Issues with Classifiers in QIIME 2 - Unusual Assignments Over 99%

SoilRotifer · September 19, 2024, 7:43pm

If you look at the denoising-stats.qzv file you'll notice that your are losing many reads due to failed paired-end merges. With only ~ 10% of your reads merging. this means you need to adjust your --p-trunc-len-* parameters. Based on your quality score plots I'd recommend the followng:

--p-trunc-len-f 149
--p-trunc-len-r 149

The issue is likely that there is not enough overlap between the paired-ends to merge (you need 12 bases of overlap for DADA2), or there are too many mismatches in the region of overlap which results in an unsuccessful merge, or both.

Do you know if these data were generated using the EMP approach? If so, you should be fine with 2x150 sequencing runs, and the quality is an issue. Thus you need to play around with the truncation parameters.

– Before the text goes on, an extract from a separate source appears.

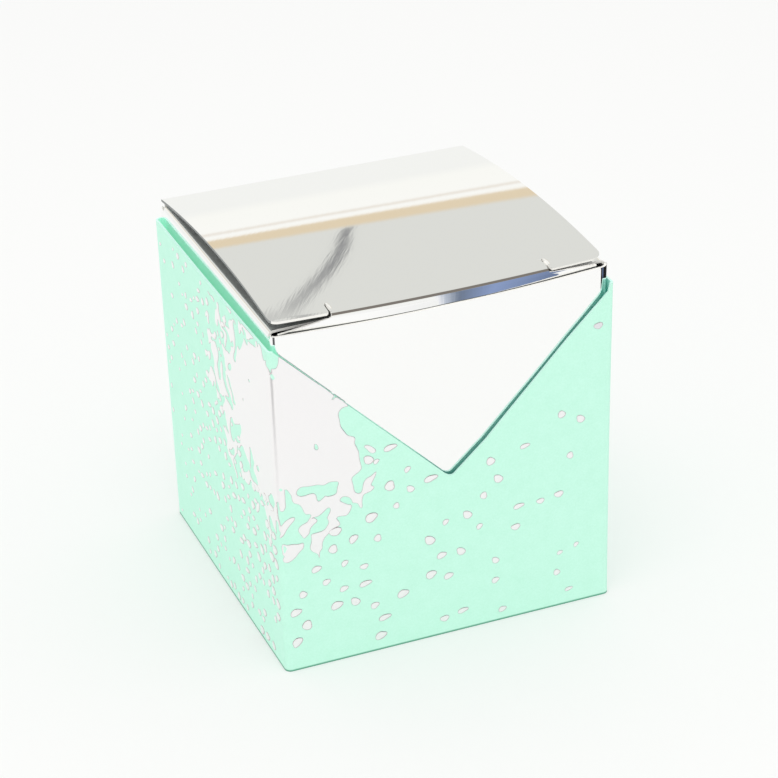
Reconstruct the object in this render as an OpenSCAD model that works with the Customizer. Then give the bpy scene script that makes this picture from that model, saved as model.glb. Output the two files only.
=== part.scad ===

But I am assuming you will likely be unable to merge the reads, as I do see the PCR primers contained within your reads which match the patterns: GTGYCAGCMGCCGCGGTAA near the 5' end and ATTAGAWACCCBNGTAGTCC (reverse compliment ) near the 3' end. These data would require 2x250 sequencing run, see here. I suspect that you may be limited to processing your data only using the forward reads. This also means you'd need to run cutadapt to remove the primers prior to analysis.

-Mike